TASK TO CARRY OUT.
Transcribe only the lines from the line with "above the +X direction" through the line with "low, high = Vector((1e9,)", exactly, counting both of those lines as part of the stretch.

LISTING.
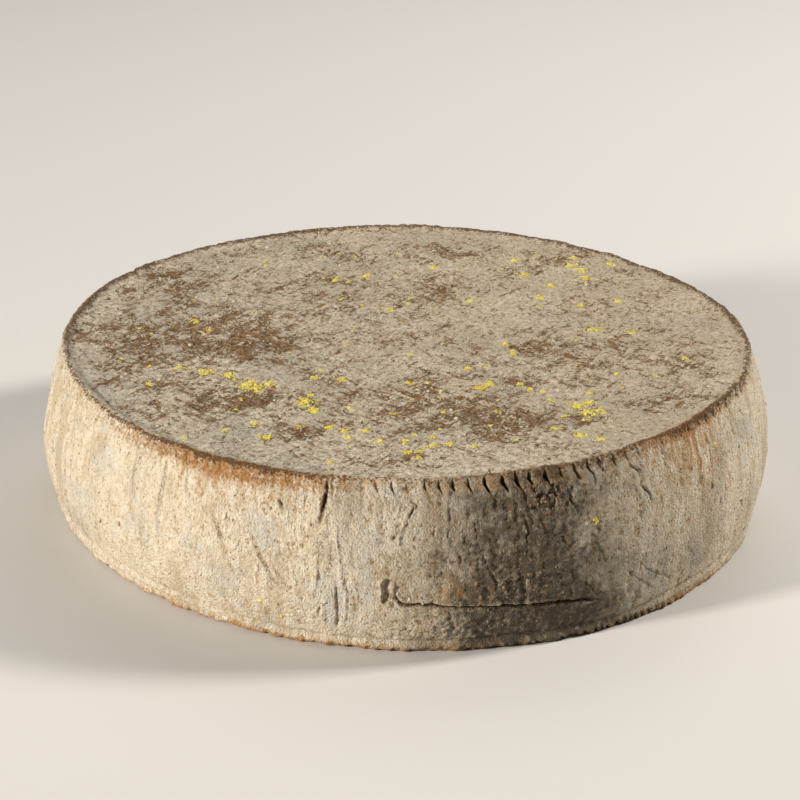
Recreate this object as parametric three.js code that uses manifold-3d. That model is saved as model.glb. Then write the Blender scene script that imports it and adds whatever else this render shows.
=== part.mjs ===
// A whole wheel of tomme, a pressed cow's milk cheese with a dry, mould-grown rind.
// Millimetres, +Z up. The origin is the middle of the flat underside, and -Y is the wheel's front.
// Places on the rind are an angle in degrees from the front, positive towards +X, and a height.
import * as THREE from "three";
import { mergeVertices } from "three/addons/utils/BufferGeometryUtils.js";
import Module from "manifold-3d";

const wasm = await Module();
wasm.setup();

// The wheel's main sizes
const WHEEL_HEIGHT = 75;
const BELLY_RADIUS = 160;
const BELLY_HEIGHT = 30;
const TOP_RIM_RADIUS = 150.6;
const BASE_RIM_RADIUS = 153;

// How the wheel is out of true: harmonics round it as [turns, cosine, sine] amounts in mm
const OVAL = [[2, -0.03, 1.94], [3, 0.63, 1.18], [4, 0.52, -0.66]];
const RIM_WAVE = [[1, -1.07, 2.07], [2, -0.47, 2.18], [3, -0.16, -0.29], [4, 0.26, -0.36]];

// Low swells of the rind: each wave's run along x, y and z for one radian, its phase and its height
const SWELLS = [
  { x: 13, y: 19, z: 17, phase: 0.6, height: 0.32 },
  { x: -23, y: 11, z: 29, phase: 1.9, height: 0.26 },
  { x: 8.3, y: -9.1, z: 6.1, phase: 0, height: 0.2 },
];

// The top face: a raised lip at the rim, a groove inside it and a slight hollow towards the middle
const RIM_CORNER = 2.4;
const RIM_SHOULDER = { inward: 0.8, drop: 0.5 };
const LIP_PEAK = { inward: 2.2, height: 0.4 };
const LIP_FOOT = { inward: 5, height: -0.4 };
const GROOVE_DROP = 0.7;
const MIDDLE_SAG = 1.8;
const TOP_RINGS = [9, 21, 38, 60, 86, 118];

// The flange that the mould leaves round the foot, with a ragged edge
const FLANGE_HEIGHT = 4.6;
const FLANGE_REACH = 1.3;
const FLANGE_RAGGED = [[17, 0.1, 0.12], [31, 0.1, -0.14], [53, 0.06, 0.25]];
const FLANGE_GROOVE = { above: 1.2, spread: 1.4, depth: 0.8 };
const FLANGE_FADE = 3.2;
const FOOT_BEVEL = 3.4;
const BEVEL_HEIGHT = 3;
const BEVEL_LEFT = 0.4;
const FOOT_RINGS = [1.1, 2.7, 4.6, 6, 7.8];

// Where each unevenness sets in and fades: heights, drops below the wheel's height or shares of its radius
const FLANGE_ONSET = 0.5;
const SIDE_ONSET = { from: 2, to: 14 };
const SIDE_END = { from: 8, to: 1 };
const TOP_ONSET = { from: 4, to: 2 };
const TOP_END = { from: 0.88, to: 0.93 };
const OVAL_FULL = 0.8;

// Fineness of the solid
const STATIONS = 120;
const SIDE_RINGS = 9;

// Pleats of the press cloth that cut into the rim, one every few degrees
const PLEAT_COUNT = 156;
const PLEAT_WIDTH = 2.1;
const PLEAT_DEPTH = 2.3;
const PLEAT_RUN = 6.5;
const PLEAT_SLANT = 1;
const PLEAT_STRAY = 0.3;
const PLEAT_START = 1;
const PLEAT_KEPT = 0.42;
const PLEAT_MOUTH = 2.5;
const PLEAT_MARK = { least: 0.62, range: 0.6, most: 1.15 };
const PLEAT_LENGTH = { least: 0.55, range: 0.75, whenFaint: 0.5 };
const PLEAT_SPREAD = { atMouth: 0.9, whenFaint: 0.7 };
const PLEAT_GROUPS = [
  { at: 15, spread: 16, strength: 1 },
  { at: -41, spread: 12, strength: 0.42 },
  { at: 63, spread: 14, strength: 0.5 },
  { at: 128, spread: 20, strength: 0.75 },
  { at: -118, spread: 22, strength: 0.6 },
  { at: 184, spread: 14, strength: 0.8 },
];

// Where a pleat is measured: down its run, inward from the rim, how full it is and how far it faces up
const PLEAT_STOPS = [
  { part: 0, inward: 2.6, full: 0.15, upward: 1 },
  { part: 0, inward: 0, full: 1, upward: 0.5 },
  { part: 0.5, inward: 0, full: 0.85, upward: 0 },
  { part: 1, inward: 0, full: 0.12, upward: 0 },
];

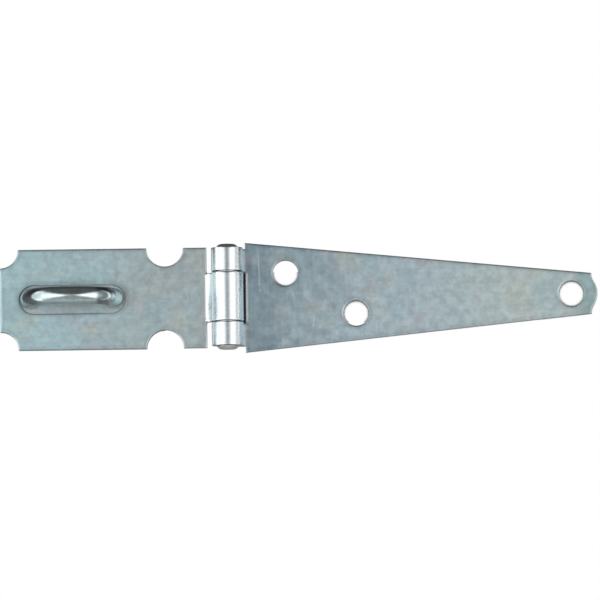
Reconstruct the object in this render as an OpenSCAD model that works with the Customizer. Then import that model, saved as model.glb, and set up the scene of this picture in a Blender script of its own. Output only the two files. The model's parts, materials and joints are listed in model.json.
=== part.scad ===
// Hinge hasp with a tapered strap. A slotted leaf swings on a fixed pin and closes flat over a
// wire staple, which stands on its own screwed plate and takes a padlock.
// The back of the strap and the back of the staple plate lie on the mounting plane, z = 0.
// The origin is on that plane, in the middle of the closed hasp's footprint.
// +X runs from the leaf towards the strap's tip, and +Y runs along the pin.

/* [Sheet] */
// Thickness of the pressed sheet of the strap, the leaf and the staple plate
sheet_t = 1.7; // [1.5:0.1:1.8]

/* [Hinge] */
// Diameter of the hinge pin
pin_d = 6.35; // [5.5:0.05:6.5]
// Radial clearance between the pin and the curled knuckles
pin_gap = 0.05; // [0.02:0.01:0.1]
// Height of the pin's axis above the mounting plane
pin_h = 5.6; // [5.4:0.1:6]
// Length of the barrel, which is the three knuckles and the two gaps between them
barrel_len = 30.2; // [26:0.2:31]
// Length of the leaf's middle knuckle
mid_knuckle_len = 15.2; // [12:0.2:17]
// Gap between two neighbouring knuckles
knuckle_gap = 0.35; // [0.1:0.05:0.6]
// Diameter of the pin's peened heads
head_d = 7; // [6.8:0.1:8]
// Height of the pin's peened heads
head_h = 1.2; // [0.8:0.1:1.5]

/* [Strap] */
// Distance from the pin's axis to the strap's tip
strap_reach = 114.3; // [110:0.1:130]
// Width of the strap beside the hinge
strap_w = 34; // [33:0.1:36]
// Width of the strap at the shoulders of its tip
tip_w = 12.6; // [12:0.1:16]
// Radius of the rounded nose between the tip's shoulders
nose_r = 6.5; // [6:0.1:7]
// How far the rounded nose stands out past the tip's shoulders
nose_out = 1.8; // [1:0.1:2.4]
// Distance from the pin's axis to the edge of the strap between its knuckles
strap_edge = 5.5; // [5.2:0.1:5.8]
// Diameter of the three bolt holes
bolt_hole_d = 7.8; // [6:0.1:8]

/* [Hasp leaf] */
// Distance from the pin's axis to the leaf's free end
leaf_reach = 70.3; // [69:0.1:76]
// Width of the leaf
leaf_w = 31.1; // [30:0.1:33]
// Distance from the pin's axis to the leaf's two shoulders
leaf_shoulder = 6.4; // [6:0.1:6.6]
// Radius of the scallops in the leaf's corners and long edges
scallop_r = 5.7; // [4:0.1:6]
// Distance from the pin's axis to the scallops in the long edges
scallop_x = 19.3; // [18:0.1:20]
// Width of the slot
slot_w = 8.8; // [8:0.1:10]
// Distance from the pin's axis to the near end of the slot
slot_near = 31.5; // [31:0.1:31.8]
// Distance from the pin's axis to the far end of the slot
slot_far = 64.3; // [64.2:0.1:65]
// Gap between the closed leaf and the staple plate
leaf_gap = 0.05; // [0.02:0.01:0.1]

/* [Staple] */
// Diameter of the staple's wire
wire_d = 5.55; // [4.5:0.05:5.6]
// Distance between the centres of the staple's legs
leg_pitch = 25.6; // [24.5:0.1:25.8]
// Distance from the pin's axis to the staple's centre
staple_x = 48; // [47.9:0.05:48.1]
// Height of the staple's top above the mounting plane
staple_h = 21; // [19:0.5:24]
// Radius of the wire's centre line in the staple's two corners
corner_r = 10; // [8:0.5:11]
// Radius of the wire's centre line along the staple's arched top
crown_r = 18; // [15:1:30]
// Diameter of the rivet ends that go through the staple plate
rivet_d = 4.4; // [3.6:0.1:4.6]
// Distance between the staple plate's screw holes, along the leaf
screw_pitch_x = 30; // [28:0.5:31]
// Distance between the staple plate's screw holes, across the leaf
screw_pitch_y = 19.6; // [18:0.2:20]
// Diameter of the staple plate's screw holes
screw_hole_d = 4.2; // [3.5:0.1:4.4]
// Diameter of the countersinks at the plate's front
sink_d = 6.8; // [6.2:0.1:7]

/* [Hidden] */
$fn = 64;
zinc = [0.62, 0.70, 0.73];
bright_zinc = [0.80, 0.84, 0.87];
dark_zinc = [0.52, 0.59, 0.62];
// amount by which a cutter stands out past the sheet it cuts
past = 1;
// clearance between a rivet end and its hole, as a radius
rivet_gap = 0.05;
// the origin is in the middle of the footprint, so the pin's axis is off to the leaf's side
hinge_x = (leaf_reach - strap_reach) / 2;
pin_r = pin_d / 2;
bore_r = pin_r + pin_gap;
barrel_r = bore_r + sheet_t;
mid_half = mid_knuckle_len / 2;
outer_start = mid_half + knuckle_gap;
outer_len = barrel_len / 2 - outer_start;
leaf_z = sheet_t + leaf_gap;
// the leaf's bend runs all the way up to the level of the pin
leaf_bend_r = pin_h - leaf_z - sheet_t;
// radius of the curled sheet's middle, and height of the pin's axis above the middle of the flat strap
curl_r = bore_r + sheet_t / 2;
strap_rise = pin_h - sheet_t / 2;
// the strap sweeps up to its curl along an arc that is level at its edge and runs into the curl
sweep_r = (pow(strap_edge, 2) + pow(strap_rise, 2) - pow(curl_r, 2)) / (2 * (strap_rise - curl_r));
sweep_angle = atan(strap_edge / (sweep_r - strap_rise));
// where each curl's free end is, in degrees around the pin from the +X direction
strap_curl_end = -46;
leaf_curl_end = 325;
// bolt holes as distance from the pin's axis and offset from the strap's centre line
bolt_holes = [[18, 7.5], [39.7, -5.2], [106.3, 0]];
// the staple plate's corner scallops lie under those of the leaf
plate_len = leaf_reach - scallop_x;
plate_x = (leaf_reach + scallop_x) / 2;
wire_r = wire_d / 2;
// a hair wider than the wire, so that the lengths it joins close into one solid
seam_r = wire_r + 0.02;
// the top's arc runs into each corner's arc at this angle off the vertical
crown_angle = asin((leg_pitch / 2 - corner_r) / (crown_r - corner_r));
rivet_r = rivet_d / 2;
// depth and extra radius of the rim that the rivet's end is peened out to
peen_h = 0.8;
screw_r = screw_hole_d / 2;
sink_r = sink_d / 2;

// moves what is drawn around the pin's axis to its place in the part
module in_place() {
    translate([hinge_x, 0, 0]) children();
}

// ring of curled sheet around the pin, open between two angles below the +X direction
module curl_ring(open_from, open_to) {
    reach = 2 * barrel_r;
    middle = (open_from + open_to) / 2;
    translate([0, pin_h]) difference() {
        circle(barrel_r);
        circle(bore_r);
        polygon([
            [0, 0],
            reach * [cos(open_from), sin(open_from)],
            reach * [cos(middle), sin(middle)],
            reach * [cos(open_to), sin(open_to)]
        ]);
    }
}

// section of a sheet that lies to the right, sweeps up under the pin and curls round the far side and over
module under_curl() {
    reach = 2 * sweep_r;
    curl_ring(strap_curl_end, -90 - sweep_angle);
    translate([strap_edge, sheet_t / 2 + sweep_r]) intersection() {
        difference() {
            circle(sweep_r + sheet_t / 2, $fn = 360);
            circle(sweep_r - sheet_t / 2, $fn = 360);
        }
        polygon([[0, 0], [-reach * sin(sweep_angle), -reach * cos(sweep_angle)], [0, -reach]]);
    }
}

// section of a sheet that lies to the right, bends up beside the pin and curls over it and down the far side
module over_curl() {
    neck_x = barrel_r + leaf_bend_r;
    outside_r = leaf_bend_r + sheet_t;
    curl_ring(0, leaf_curl_end - 360);
    translate([neck_x, pin_h]) intersection() {
        difference() {
            circle(outside_r);
            circle(leaf_bend_r);
        }
        translate([-outside_r, -outside_r]) square(outside_r);
    }
}

// length of a section drawn in the plane across the pin, from start along +Y
module along_pin(start, len) {
    translate([0, start + len, 0]) rotate([90, 0, 0]) linear_extrude(len) children();
}

module strap_outline() {
    shoulder = strap_reach - nose_out;
    polygon([
        [strap_edge, -strap_w / 2],
        [shoulder, -tip_w / 2],
        [shoulder, tip_w / 2],
        [strap_edge, strap_w / 2]
    ]);
    translate([strap_reach - nose_r, 0]) circle(nose_r);
}

module strap() {
    color(zinc) in_place() difference() {
        union() {
            linear_extrude(sheet_t) strap_outline();
            for (start = [-outer_start - outer_len, outer_start]) {
                along_pin(start, outer_len) under_curl();
            }
        }
        for (hole = bolt_holes) {
            translate([hole.x, hole.y, -past]) cylinder(h = sheet_t + 2 * past, d = bolt_hole_d);
        }
    }
}

// round-ended slot along X, between two distances from the pin's axis
module slot_outline() {
    r = slot_w / 2;
    translate([slot_near + r, 0]) circle(r);
    translate([slot_far - r, 0]) circle(r);
    translate([slot_near + r, -r]) square([slot_far - slot_near - slot_w, slot_w]);
}

module leaf_outline() {
    difference() {
        translate([leaf_shoulder, -leaf_w / 2]) square([leaf_reach - leaf_shoulder, leaf_w]);
        for (side = [-1, 1], x = [scallop_x, leaf_reach]) {
            translate([x, side * leaf_w / 2]) circle(scallop_r);
        }
        slot_outline();
        // the knuckle's bend takes this strip out of the flat sheet
        translate([leaf_shoulder - past, -mid_half]) {
            square([barrel_r + leaf_bend_r - leaf_shoulder + past, mid_knuckle_len]);
        }
    }
}

// drawn to the right of the pin and mirrored, because the leaf lies on the -X side
module hasp_leaf() {
    color(zinc) in_place() mirror([1, 0, 0]) {
        translate([0, 0, leaf_z]) linear_extrude(sheet_t) leaf_outline();
        along_pin(-mid_half, mid_knuckle_len) over_curl();
    }
}

// low dome on a short rim, peened over the barrel's end
module pin_head() {
    rim_h = 0.2;
    head_r = head_d / 2;
    dome_h = head_h - rim_h;
    dome_r = (head_r * head_r + dome_h * dome_h) / (2 * dome_h);
    rotate_extrude() intersection() {
        translate([0, head_h - dome_r]) circle(dome_r);
        square([head_r, head_h]);
    }
}

module hinge_pin() {
    color(bright_zinc) in_place() translate([0, 0, pin_h]) {
        rotate([90, 0, 0]) cylinder(h = barrel_len, r = pin_r, center = true);
        for (turn = [0, 180]) {
            rotate([0, 0, turn]) translate([0, -barrel_len / 2, 0]) rotate([90, 0, 0]) pin_head();
        }
    }
}

// screw hole through the staple plate, countersunk from the front
module screw_hole() {
    sink_depth = sink_r - screw_r;
    translate([0, 0, -past]) cylinder(h = sheet_t + 2 * past, r = screw_r);
    translate([0, 0, sheet_t - sink_depth]) cylinder(h = sink_depth, r1 = screw_r, r2 = sink_r);
}

// rivet end of the staple, or the hole for it: straight, with a rim that widens to the plate's back
module rivet_shape(r, reach) {
    translate([0, 0, -reach]) cylinder(h = sheet_t + 2 * reach, r = r);
    cylinder(h = peen_h, r1 = r + peen_h, r2 = r);
}

module staple_plate() {
    color(dark_zinc) in_place() translate([-plate_x, 0, 0]) difference() {
        linear_extrude(sheet_t) difference() {
            square([plate_len, leaf_w], center = true);
            for (x = [-1, 1], y = [-1, 1]) {
                translate([x * plate_len / 2, y * leaf_w / 2]) circle(scallop_r);
            }
        }
        for (x = [-1, 1], y = [-1, 1]) {
            translate([x * screw_pitch_x / 2, y * screw_pitch_y / 2, 0]) screw_hole();
        }
        for (side = [-1, 1]) {
            translate([plate_x - staple_x + side * leg_pitch / 2, 0, 0]) {
                rivet_shape(rivet_r + rivet_gap, past);
            }
        }
    }
}

// length of wire bent round a centre, from one angle to another above the +X direction
module bent_wire(bend_r, from, to) {
    rotate([90, 0, 0]) rotate([0, 0, from]) rotate_extrude(angle = to - from) {
        translate([bend_r, 0]) circle(wire_r);
    }
}

// leg, corner and rivet end on the +X side of the staple, with a ball where two lengths of wire meet
module staple_side(corner_z) {
    leg_x = leg_pitch / 2;
    translate([leg_x, 0, sheet_t]) cylinder(h = corner_z - sheet_t, r = wire_r);
    translate([leg_x, 0, corner_z]) sphere(seam_r);
    translate([leg_x - corner_r, 0, corner_z]) {
        bent_wire(corner_r, 0, 90 - crown_angle);
        rotate([0, crown_angle, 0]) translate([0, 0, corner_r]) sphere(seam_r);
    }
    translate([leg_x, 0, 0]) rivet_shape(rivet_r, 0);
}

module staple() {
    crown_centre_z = staple_h - wire_r - crown_r;
    corner_z = crown_centre_z + (crown_r - corner_r) * cos(crown_angle);
    color(bright_zinc) in_place() translate([-staple_x, 0, 0]) {
        translate([0, 0, crown_centre_z]) bent_wire(crown_r, 90 - crown_angle, 90 + crown_angle);
        staple_side(corner_z);
        mirror([1, 0, 0]) staple_side(corner_z);
    }
}

strap();
hasp_leaf();
hinge_pin();
staple_plate();
staple();
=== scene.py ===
import json
import math

import bpy
import numpy as np
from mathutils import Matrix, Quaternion, Vector, noise
from mathutils.geometry import delaunay_2d_cdt


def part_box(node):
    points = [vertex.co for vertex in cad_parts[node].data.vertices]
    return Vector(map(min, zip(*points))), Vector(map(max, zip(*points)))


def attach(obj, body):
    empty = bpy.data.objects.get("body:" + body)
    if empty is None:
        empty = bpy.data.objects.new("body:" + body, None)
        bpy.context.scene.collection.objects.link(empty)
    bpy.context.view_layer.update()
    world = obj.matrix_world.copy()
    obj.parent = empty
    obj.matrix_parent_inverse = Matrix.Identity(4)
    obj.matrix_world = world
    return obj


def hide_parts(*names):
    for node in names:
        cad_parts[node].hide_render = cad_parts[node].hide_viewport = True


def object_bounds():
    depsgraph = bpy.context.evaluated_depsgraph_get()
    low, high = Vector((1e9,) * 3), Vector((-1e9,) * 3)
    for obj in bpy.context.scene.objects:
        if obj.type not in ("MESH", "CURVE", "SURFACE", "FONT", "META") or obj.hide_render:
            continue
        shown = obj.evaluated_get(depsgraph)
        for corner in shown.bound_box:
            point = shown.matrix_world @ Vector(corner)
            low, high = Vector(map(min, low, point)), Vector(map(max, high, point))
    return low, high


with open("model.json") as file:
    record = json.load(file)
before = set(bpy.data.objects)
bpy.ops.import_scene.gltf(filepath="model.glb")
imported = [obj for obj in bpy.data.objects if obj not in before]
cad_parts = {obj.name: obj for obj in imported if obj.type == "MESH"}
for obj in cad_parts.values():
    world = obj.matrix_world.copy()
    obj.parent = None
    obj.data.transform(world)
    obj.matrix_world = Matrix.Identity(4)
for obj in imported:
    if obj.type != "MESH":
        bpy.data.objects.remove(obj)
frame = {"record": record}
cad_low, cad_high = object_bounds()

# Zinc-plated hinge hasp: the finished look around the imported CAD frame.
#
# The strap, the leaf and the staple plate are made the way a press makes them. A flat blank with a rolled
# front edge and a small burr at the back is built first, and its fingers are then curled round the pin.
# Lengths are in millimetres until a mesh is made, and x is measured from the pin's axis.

MM = 0.001

# ---------------------------------------------------------------- dimensions from the frame

joints = {j["name"]: j for j in frame["record"]["behaviour"]["joints"]}
mounts = {m["name"]: m for m in frame["record"]["mounts"]}
pin_x, _, pin_z = [v / MM for v in joints["leaf_swing"]["pos_m"]]


def box_mm(node):
    """Lowest and highest corner of a CAD node, in mm from the pin's axis."""
    low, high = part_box(node)
    shift = Vector((pin_x, 0, 0))
    return Vector(low) / MM - shift, Vector(high) / MM - shift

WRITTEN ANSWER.
// length of wire bent round a centre, from one angle to another above the +X direction
module bent_wire(bend_r, from, to) {
    rotate([90, 0, 0]) rotate([0, 0, from]) rotate_extrude(angle = to - from) {
        translate([bend_r, 0]) circle(wire_r);
    }
}

// leg, corner and rivet end on the +X side of the staple, with a ball where two lengths of wire meet
module staple_side(corner_z) {
    leg_x = leg_pitch / 2;
    translate([leg_x, 0, sheet_t]) cylinder(h = corner_z - sheet_t, r = wire_r);
    translate([leg_x, 0, corner_z]) sphere(seam_r);
    translate([leg_x - corner_r, 0, corner_z]) {
        bent_wire(corner_r, 0, 90 - crown_angle);
        rotate([0, crown_angle, 0]) translate([0, 0, corner_r]) sphere(seam_r);
    }
    translate([leg_x, 0, 0]) rivet_shape(rivet_r, 0);
}

module staple() {
    crown_centre_z = staple_h - wire_r - crown_r;
    corner_z = crown_centre_z + (crown_r - corner_r) * cos(crown_angle);
    color(bright_zinc) in_place() translate([-staple_x, 0, 0]) {
        translate([0, 0, crown_centre_z]) bent_wire(crown_r, 90 - crown_angle, 90 + crown_angle);
        staple_side(corner_z);
        mirror([1, 0, 0]) staple_side(corner_z);
    }
}

strap();
hasp_leaf();
hinge_pin();
staple_plate();
staple();
=== scene.py ===
import json
import math

import bpy
import numpy as np
from mathutils import Matrix, Quaternion, Vector, noise
from mathutils.geometry import delaunay_2d_cdt


def part_box(node):
    points = [vertex.co for vertex in cad_parts[node].data.vertices]
    return Vector(map(min, zip(*points))), Vector(map(max, zip(*points)))


def attach(obj, body):
    empty = bpy.data.objects.get("body:" + body)
    if empty is None:
        empty = bpy.data.objects.new("body:" + body, None)
        bpy.context.scene.collection.objects.link(empty)
    bpy.context.view_layer.update()
    world = obj.matrix_world.copy()
    obj.parent = empty
    obj.matrix_parent_inverse = Matrix.Identity(4)
    obj.matrix_world = world
    return obj


def hide_parts(*names):
    for node in names:
        cad_parts[node].hide_render = cad_parts[node].hide_viewport = True


def object_bounds():
    depsgraph = bpy.context.evaluated_depsgraph_get()
    low, high = Vector((1e9,) * 3), Vector((-1e9,) * 3)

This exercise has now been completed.